# Stated problem
Say only how many lines contain the word "axes".
## BEGIN Data for this task
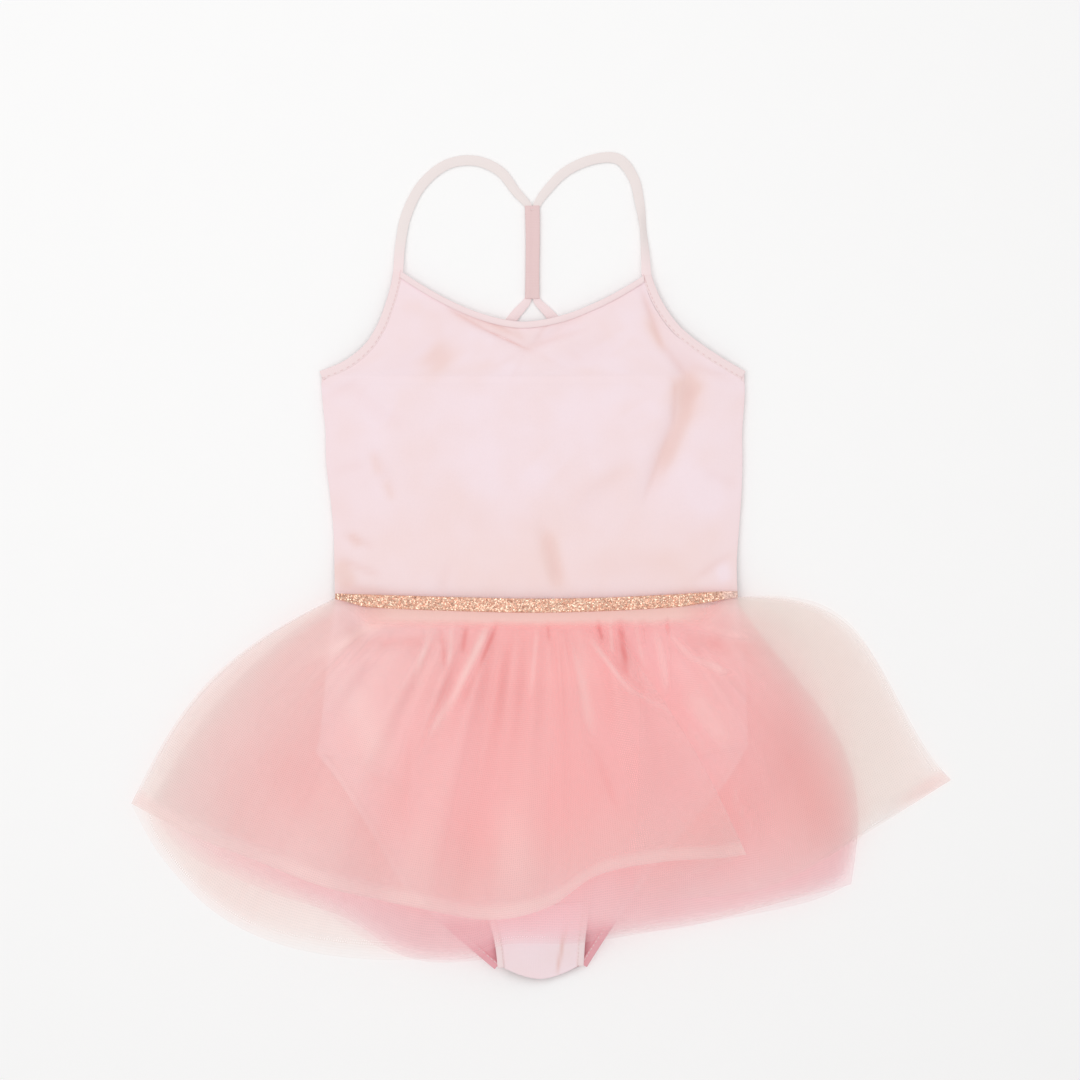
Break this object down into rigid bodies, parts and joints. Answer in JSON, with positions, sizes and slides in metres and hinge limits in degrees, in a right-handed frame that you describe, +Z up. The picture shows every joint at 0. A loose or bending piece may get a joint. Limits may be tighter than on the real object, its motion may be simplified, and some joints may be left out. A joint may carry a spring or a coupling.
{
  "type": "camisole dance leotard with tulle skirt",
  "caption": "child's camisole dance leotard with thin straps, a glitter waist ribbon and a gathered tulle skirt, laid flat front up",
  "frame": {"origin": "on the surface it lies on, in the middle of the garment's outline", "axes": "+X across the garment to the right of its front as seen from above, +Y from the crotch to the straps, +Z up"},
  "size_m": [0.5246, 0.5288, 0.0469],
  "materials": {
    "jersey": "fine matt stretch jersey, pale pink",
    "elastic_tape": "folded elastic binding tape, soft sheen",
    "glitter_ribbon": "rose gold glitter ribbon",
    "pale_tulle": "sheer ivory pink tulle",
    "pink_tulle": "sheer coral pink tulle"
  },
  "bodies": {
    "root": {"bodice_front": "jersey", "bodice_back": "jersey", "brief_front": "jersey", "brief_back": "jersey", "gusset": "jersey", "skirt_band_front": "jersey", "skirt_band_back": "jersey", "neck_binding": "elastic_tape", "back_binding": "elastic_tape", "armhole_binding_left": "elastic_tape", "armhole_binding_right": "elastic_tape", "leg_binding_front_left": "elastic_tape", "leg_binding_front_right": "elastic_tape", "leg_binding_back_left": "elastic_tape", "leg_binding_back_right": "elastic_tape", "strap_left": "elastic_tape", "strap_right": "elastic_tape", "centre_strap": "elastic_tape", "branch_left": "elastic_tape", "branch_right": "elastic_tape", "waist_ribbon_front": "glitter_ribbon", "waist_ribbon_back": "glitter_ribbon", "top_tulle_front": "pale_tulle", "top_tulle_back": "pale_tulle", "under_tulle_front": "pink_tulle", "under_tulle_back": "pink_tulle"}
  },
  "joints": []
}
## END Data for this task
## BEGIN Data for this task
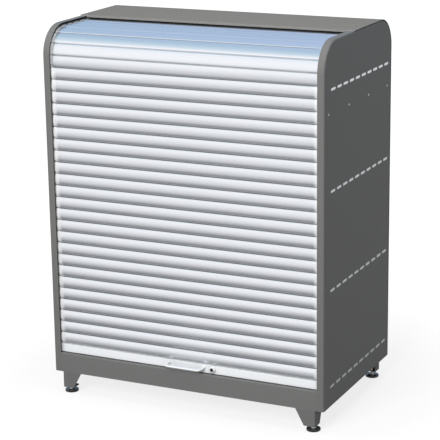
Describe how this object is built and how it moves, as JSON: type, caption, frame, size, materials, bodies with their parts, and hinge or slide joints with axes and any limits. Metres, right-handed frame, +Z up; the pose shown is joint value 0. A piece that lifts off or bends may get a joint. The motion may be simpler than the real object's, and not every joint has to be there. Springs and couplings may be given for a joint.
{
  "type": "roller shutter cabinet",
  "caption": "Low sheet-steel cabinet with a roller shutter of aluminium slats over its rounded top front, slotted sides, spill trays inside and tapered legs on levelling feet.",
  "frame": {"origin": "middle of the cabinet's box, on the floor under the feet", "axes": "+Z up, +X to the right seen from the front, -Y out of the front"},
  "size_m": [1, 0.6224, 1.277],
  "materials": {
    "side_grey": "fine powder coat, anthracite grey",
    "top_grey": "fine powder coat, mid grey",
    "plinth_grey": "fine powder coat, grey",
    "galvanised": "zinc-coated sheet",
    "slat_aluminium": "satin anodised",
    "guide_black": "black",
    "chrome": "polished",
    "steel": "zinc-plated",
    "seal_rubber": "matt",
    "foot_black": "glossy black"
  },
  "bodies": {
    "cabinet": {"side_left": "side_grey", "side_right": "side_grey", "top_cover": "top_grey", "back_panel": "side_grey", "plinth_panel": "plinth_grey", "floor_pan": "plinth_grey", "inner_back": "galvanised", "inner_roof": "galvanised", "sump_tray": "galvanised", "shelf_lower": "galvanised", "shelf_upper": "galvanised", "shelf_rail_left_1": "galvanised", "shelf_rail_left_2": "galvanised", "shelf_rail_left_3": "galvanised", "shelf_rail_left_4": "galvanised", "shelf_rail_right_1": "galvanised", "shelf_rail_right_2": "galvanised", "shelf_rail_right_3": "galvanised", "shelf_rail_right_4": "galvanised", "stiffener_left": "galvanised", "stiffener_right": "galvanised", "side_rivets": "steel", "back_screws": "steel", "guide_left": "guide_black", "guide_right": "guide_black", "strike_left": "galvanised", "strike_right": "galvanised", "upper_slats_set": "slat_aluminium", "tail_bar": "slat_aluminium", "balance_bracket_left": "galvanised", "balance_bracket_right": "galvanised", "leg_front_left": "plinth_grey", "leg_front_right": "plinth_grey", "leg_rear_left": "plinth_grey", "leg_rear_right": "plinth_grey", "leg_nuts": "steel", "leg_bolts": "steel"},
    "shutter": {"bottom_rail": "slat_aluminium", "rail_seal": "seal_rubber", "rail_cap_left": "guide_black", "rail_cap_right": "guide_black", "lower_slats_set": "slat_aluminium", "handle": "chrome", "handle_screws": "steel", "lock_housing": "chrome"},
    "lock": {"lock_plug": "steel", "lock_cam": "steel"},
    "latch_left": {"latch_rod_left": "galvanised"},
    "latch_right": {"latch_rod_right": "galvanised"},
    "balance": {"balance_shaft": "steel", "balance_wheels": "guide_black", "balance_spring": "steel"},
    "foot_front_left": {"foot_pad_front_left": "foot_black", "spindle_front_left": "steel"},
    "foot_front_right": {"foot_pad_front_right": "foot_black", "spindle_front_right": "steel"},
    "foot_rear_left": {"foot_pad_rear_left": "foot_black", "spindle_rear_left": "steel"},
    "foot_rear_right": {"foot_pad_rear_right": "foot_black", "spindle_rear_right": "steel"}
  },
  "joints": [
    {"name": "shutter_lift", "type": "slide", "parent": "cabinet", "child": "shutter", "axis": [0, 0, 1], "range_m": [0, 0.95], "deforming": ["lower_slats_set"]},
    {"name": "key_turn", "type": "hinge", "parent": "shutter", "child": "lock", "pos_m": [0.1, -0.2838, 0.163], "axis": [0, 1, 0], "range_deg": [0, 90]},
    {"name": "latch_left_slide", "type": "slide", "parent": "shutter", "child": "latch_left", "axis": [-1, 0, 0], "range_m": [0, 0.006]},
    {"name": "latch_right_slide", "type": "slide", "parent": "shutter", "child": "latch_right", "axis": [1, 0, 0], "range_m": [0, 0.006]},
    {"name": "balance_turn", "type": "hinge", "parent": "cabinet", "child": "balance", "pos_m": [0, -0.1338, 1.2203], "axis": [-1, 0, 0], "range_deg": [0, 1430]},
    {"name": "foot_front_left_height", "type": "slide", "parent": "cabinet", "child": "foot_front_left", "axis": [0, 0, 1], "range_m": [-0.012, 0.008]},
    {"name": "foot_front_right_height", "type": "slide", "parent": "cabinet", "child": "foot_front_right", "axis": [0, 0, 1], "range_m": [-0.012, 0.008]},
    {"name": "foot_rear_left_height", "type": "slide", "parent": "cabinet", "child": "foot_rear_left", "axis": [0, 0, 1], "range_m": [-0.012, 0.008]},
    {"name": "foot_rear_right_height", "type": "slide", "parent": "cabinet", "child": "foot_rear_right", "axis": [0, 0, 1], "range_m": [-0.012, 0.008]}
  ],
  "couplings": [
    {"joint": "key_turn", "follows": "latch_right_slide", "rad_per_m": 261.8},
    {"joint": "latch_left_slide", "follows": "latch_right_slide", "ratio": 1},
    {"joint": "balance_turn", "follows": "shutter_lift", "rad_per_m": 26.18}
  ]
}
## END Data for this task
## BEGIN Data for this task
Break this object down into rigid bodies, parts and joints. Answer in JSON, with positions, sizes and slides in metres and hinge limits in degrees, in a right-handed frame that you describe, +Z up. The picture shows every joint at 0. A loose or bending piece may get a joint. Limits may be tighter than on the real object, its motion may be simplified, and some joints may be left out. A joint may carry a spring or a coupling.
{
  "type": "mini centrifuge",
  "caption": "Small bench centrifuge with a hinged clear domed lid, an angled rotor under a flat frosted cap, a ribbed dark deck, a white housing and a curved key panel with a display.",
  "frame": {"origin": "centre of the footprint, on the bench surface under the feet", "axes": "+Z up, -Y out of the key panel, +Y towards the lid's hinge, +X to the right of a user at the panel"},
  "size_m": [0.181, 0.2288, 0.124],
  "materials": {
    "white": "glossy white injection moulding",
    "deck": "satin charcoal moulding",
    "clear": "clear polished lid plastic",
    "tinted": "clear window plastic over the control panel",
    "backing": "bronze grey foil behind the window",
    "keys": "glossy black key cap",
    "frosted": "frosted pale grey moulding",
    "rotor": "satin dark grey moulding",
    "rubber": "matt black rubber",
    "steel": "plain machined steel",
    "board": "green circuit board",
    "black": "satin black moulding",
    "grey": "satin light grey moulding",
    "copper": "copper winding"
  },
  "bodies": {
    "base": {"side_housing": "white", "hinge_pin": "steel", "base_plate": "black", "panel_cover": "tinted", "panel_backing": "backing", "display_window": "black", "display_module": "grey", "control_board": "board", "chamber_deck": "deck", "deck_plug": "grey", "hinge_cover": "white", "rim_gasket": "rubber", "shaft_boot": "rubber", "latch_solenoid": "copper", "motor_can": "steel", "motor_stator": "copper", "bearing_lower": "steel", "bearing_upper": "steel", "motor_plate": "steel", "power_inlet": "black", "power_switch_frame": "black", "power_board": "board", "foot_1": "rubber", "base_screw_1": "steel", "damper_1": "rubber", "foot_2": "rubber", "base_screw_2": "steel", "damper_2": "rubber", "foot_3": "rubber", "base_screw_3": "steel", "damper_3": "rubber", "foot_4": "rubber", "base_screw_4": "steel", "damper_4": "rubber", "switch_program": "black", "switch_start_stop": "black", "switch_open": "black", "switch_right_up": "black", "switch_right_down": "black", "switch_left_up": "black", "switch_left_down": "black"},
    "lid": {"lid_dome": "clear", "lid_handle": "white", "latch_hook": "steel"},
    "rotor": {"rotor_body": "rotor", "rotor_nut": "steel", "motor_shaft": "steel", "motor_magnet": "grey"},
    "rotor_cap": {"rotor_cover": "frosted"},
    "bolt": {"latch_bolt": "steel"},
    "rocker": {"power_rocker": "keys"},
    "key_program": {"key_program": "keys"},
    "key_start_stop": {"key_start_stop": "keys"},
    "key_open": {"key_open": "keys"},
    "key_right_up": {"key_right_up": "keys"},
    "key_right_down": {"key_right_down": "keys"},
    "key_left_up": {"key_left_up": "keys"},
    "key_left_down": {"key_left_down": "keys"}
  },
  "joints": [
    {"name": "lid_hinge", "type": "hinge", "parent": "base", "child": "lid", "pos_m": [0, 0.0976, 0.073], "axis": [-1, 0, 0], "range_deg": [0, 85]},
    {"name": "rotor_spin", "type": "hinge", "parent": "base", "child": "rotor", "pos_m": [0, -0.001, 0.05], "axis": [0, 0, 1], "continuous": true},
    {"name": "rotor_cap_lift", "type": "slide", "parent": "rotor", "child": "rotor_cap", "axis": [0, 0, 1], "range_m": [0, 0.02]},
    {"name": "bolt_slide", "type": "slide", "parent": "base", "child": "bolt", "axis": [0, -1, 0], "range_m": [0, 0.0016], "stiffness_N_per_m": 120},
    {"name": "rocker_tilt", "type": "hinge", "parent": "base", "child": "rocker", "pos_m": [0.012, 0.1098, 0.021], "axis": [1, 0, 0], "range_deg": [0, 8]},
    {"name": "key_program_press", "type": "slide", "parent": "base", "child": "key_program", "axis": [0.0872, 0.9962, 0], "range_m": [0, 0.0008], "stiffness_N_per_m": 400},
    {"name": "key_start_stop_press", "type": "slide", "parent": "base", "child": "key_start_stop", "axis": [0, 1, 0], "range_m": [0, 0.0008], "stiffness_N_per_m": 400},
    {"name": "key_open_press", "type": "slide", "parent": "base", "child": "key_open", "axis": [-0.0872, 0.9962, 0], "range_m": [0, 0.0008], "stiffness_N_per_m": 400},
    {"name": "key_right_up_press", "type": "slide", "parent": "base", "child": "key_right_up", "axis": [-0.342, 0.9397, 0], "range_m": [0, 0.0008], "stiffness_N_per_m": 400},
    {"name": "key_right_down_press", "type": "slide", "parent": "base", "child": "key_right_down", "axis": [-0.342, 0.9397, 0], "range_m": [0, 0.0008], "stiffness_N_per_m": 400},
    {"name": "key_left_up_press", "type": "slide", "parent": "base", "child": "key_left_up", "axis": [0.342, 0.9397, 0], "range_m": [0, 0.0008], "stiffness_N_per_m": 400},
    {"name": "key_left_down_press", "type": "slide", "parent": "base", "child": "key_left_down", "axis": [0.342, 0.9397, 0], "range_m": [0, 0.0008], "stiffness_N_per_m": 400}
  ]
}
## END Data for this task
# Completed task
4